Kool Stop salmon pads work as well as anything else I've tried when wet.  However, as far as I'm concerned, their biggest advantage is that they don't pick up grit or small bits of gravel.  That means the KS pads aren't acting like lathe tools to cut your rim down when you brake, and you don't have to listen to the grinding noise while braking.  Nothing else comes close, IME.

General Discussion / Re: Northern Tier For Non Campers
« on: November 08, 2013, 07:41:03 pm »
We met a couple on a tandem doing the same thing, only west to east, in 2009.  As I recall, they were cranking out some big miles (80-100 per day) to meet their schedule.  Their light load (compared to us) allowed them to make those miles, at least as far as Montana.

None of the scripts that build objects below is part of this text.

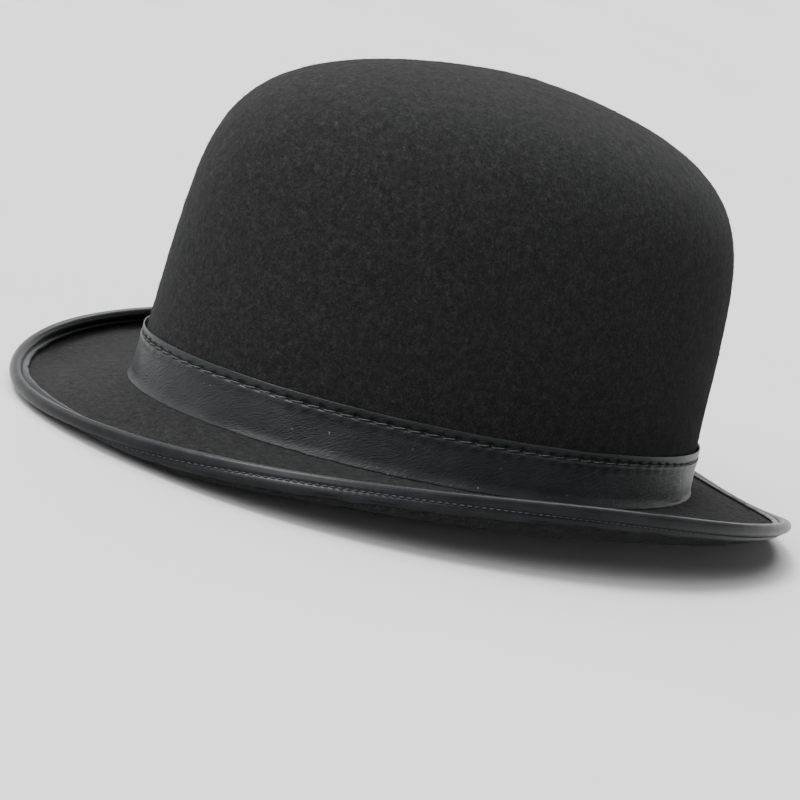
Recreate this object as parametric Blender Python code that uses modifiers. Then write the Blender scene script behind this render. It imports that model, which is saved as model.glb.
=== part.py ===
"""Bowler hat: a moulded felt body with an imitation-leather hat band and brim binding, and inside it a sweatband
on a reed, a two-piece lining, a small back bow and a blank size label.

Metres, +Z up. The brow is at -Y, the nape at +Y and the wearer's left at +X. The hat stands on the front and back
of its brim, at Z = 0. Angles run round the crown from the brow, through the wearer's left, to the nape.
"""

import bpy
import numpy as np

MM = 0.001
STATIONS = 60  # every ring has its corners at these same angles, so that the gaps between rings hold

# Crown, outer surface, above the level of the brim break
CROWN_HALF_WIDTH = 84.0 * MM
CROWN_HALF_LENGTH = 106.0 * MM
CROWN_HEIGHT = 135.5 * MM
CROWN_TAPER = 0.059  # share of its width the wall loses by the top
CROWN_SHOULDER = (7.45, 1.71)  # exponents of the shoulder: height, then width
CROWN_LEAN = 2.4 * MM  # how far the top sits behind the base
CROWN_EGG = 0.012  # the back is wider than the brow by this share, and the brow narrower
CROWN_CENTRE_Y = 3.0 * MM
BREAK_HEIGHT = 7.43 * MM  # of the brim break's level above the floor

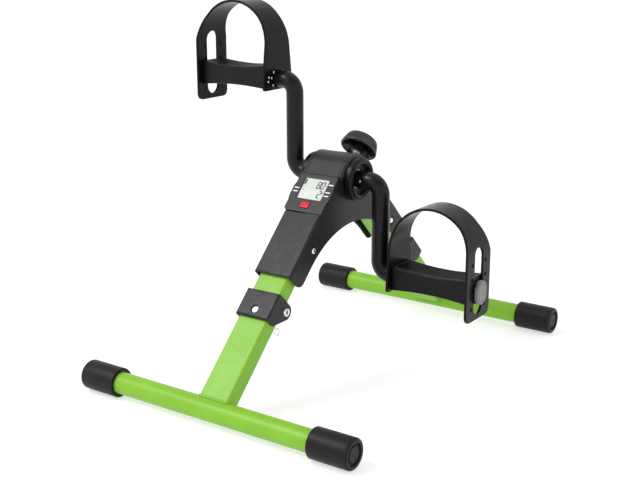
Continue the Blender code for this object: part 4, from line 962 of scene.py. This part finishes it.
def crank(end):
    """The bent round bar from the axle's end to the pedal's spindle."""
    root_bend = arc((CRANK_OFFSET - CRANK_BEND, -CRANK_BEND), CRANK_BEND, 90, 0, 28)
    tip_bend = arc((CRANK_OFFSET + CRANK_BEND, CRANK_BEND - CRANK_RADIUS), CRANK_BEND, 180, 270, 28)
    path = [(CRANK_ROOT, 0.0), *root_bend, *tip_bend, (CRANK_TIP, -CRANK_RADIUS)]
    bar = lofted(f"{HAND[end]}_crank_bar", round_bar(path, CRANK_BAR_RADIUS, 64))
    piece(bar, crank_placed(end), "crank", "crank_black", "black_steel", f"{HAND[end]}_crank")
    head = [(radius, CRANK_BAR_RADIUS - 0.0002 + height) for radius, height in rivet_head(0.0019, 0.0008)]
    shank = 0.0018
    tail = [(shank, 0.0084), (0.0022, 0.0084), (0.0020, 0.0096), (0.0, 0.0098)]
    pin = turned(f"{HAND[end]}_cross_pin", flipped(head + [(shank, head[-1][1])]) + tail, 48)
    place = crank_placed(end) @ at(CRANK_PIN_OFFSET, 0.0, 0.0) @ ALONG_Y
    piece(pin, place, "crank", "steel", "chrome", f"{HAND[end]}_crank_pin")


# ---- pedals ----
RIB_PITCH = 0.0036
RIB_HEIGHT = 0.0011


def pedal_section(y):
    """The pedal's outline in x and z at one place across it, drawn in at its edges and raised at each rib."""
    rounding = 0.0016
    near = max(0.0, (abs(y) - (PEDAL_HALF_DEPTH - rounding)) / rounding)
    inset = rounding * (1 - math.sqrt(max(0.0, 1 - near**2)))
    corner = rounding - 0.9 * inset
    inner = PEDAL_END - inset - corner
    ribbed = abs(y) < PEDAL_HALF_DEPTH - 0.003

    def top(x):
        rib = 0.5 + 0.5 * math.cos(2 * math.pi * y / RIB_PITCH)
        fade = min(1.0, max(0.0, (PEDAL_END - 0.004 - abs(x)) / 0.002))
        dished = PEDAL_TOP - PEDAL_DISH * (1 - (x / PEDAL_END) ** 2)
        return dished - inset - (RIB_HEIGHT * (1.0 - rib**0.5) * fade if ribbed else 0.0)

    def bottom(x):
        return PEDAL_BOTTOM + PEDAL_UNDERCUT * (1 - (x / PEDAL_END) ** 2) + inset

    upper = [(x, top(x)) for x in spread(-inner, inner, 44)]
    lower = [(x, bottom(x)) for x in spread(inner, -inner, 44)]
    right = arc((inner, top(inner) - corner), corner, 90, 0, 5)[1:]
    right += arc((inner, bottom(inner) + corner), corner, 0, -90, 5)[:-1]
    left = arc((-inner, bottom(inner) + corner), corner, 270, 180, 5)[1:]
    left += arc((-inner, top(inner) - corner), corner, 180, 90, 5)[:-1]
    return upper + right + lower + left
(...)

That couple had motel reservations clear across the U.S.A.  In the east, I suspect that was overkill; in the west, not so much.  There's only so many places you can stay out west, and they get full on summer weekends.  For the most part you should be able to make it within 75 miles per day.  I think the Mazama to Concrete, WA day might be a bit longer than that, but you should be in really good shape by the time you hit Washington Pass going west.

General Discussion / Re: Road bike for touring??
« on: November 04, 2013, 07:11:09 am »
johnsondasw, without knowing the details of those climbs, I think you've proved DaveB's point.  The average grade for the climbs you cited is 3% or less.  While climbing 2,000 or 3,000 feet is quite respectable, 3% hardly compares with some of the steeper grades (10% or more) in the Appalachians, Ozarks, or even the long 6% climbs in some of the Rockies passes.

Gear Talk / Re: Bike purchasing advice needed
« on: October 28, 2013, 12:36:57 pm »
It's an option to buy used and tinker. Just that, an option, and a viable one. You all are reacting as if I were recommending human sacrifice.

Not at all -- just an arm and a leg.  :)

I took the price you paid for your frame ($150) as a reasonable price for a 25 year +/- 10 year old frame.  I just saw an email from a bike shop a few weeks ago advertising $150 for their "change cables and adjust brakes and derailer" winter special.  Add that to the $240 of parts you'd identified, toss in another $20 for brake pads and $40 for a new saddle, and the refurb/upgrade cost is three times the frame cost.

When I see a post asking a basic question like, "Where can I get a touring bike that allows for an upright riding position?" I assume they're looking for a ready-to-ride solution.  (Yes, I know what they say about assumptions, but I think this one's justified in context.)  That, to me, means either a stock bike or one that someone has built up for them.  Labor costs, and the possibilties of being led astray by racer wannabes, go up the more you ask for someone else to do.

Gear Talk / Re: Bike purchasing advice needed
« on: October 27, 2013, 02:32:44 pm »
I was just pointing out that a $1,500 budget is fine. Let's say she's less lucky than I was and finds an excellent condition Miyata 610 for $300. She then needs a set of riser bars ($40), a stem adapter ($20), stem ($30), grips ($20), thumb shifters ($50), brake levers ($30). Throw in a set of tires for $50 and she now has the exact setup she wants for $540 and has nearly $1,000 left for racks and panniers.

That's great if you're a long-time DIY bicycle mechanic; most bike shops would throw up their hands in horror at spending three times the cost of a frame for mods -- not to mention new tires, brake pads, and saddle, as well as cables and housing.  If you know what you want and how to get there, great.  If you want to go out and get something off the shelf that'll work for you, it tends to cost a bit more (and come with a warranty and service).  Fortunately, most of the commercial touring bikes on the market today do everything the OP want, and most of them are within the $1500 budget.  For someone who's willing and able to pay that, all that's left to worry about is the fit.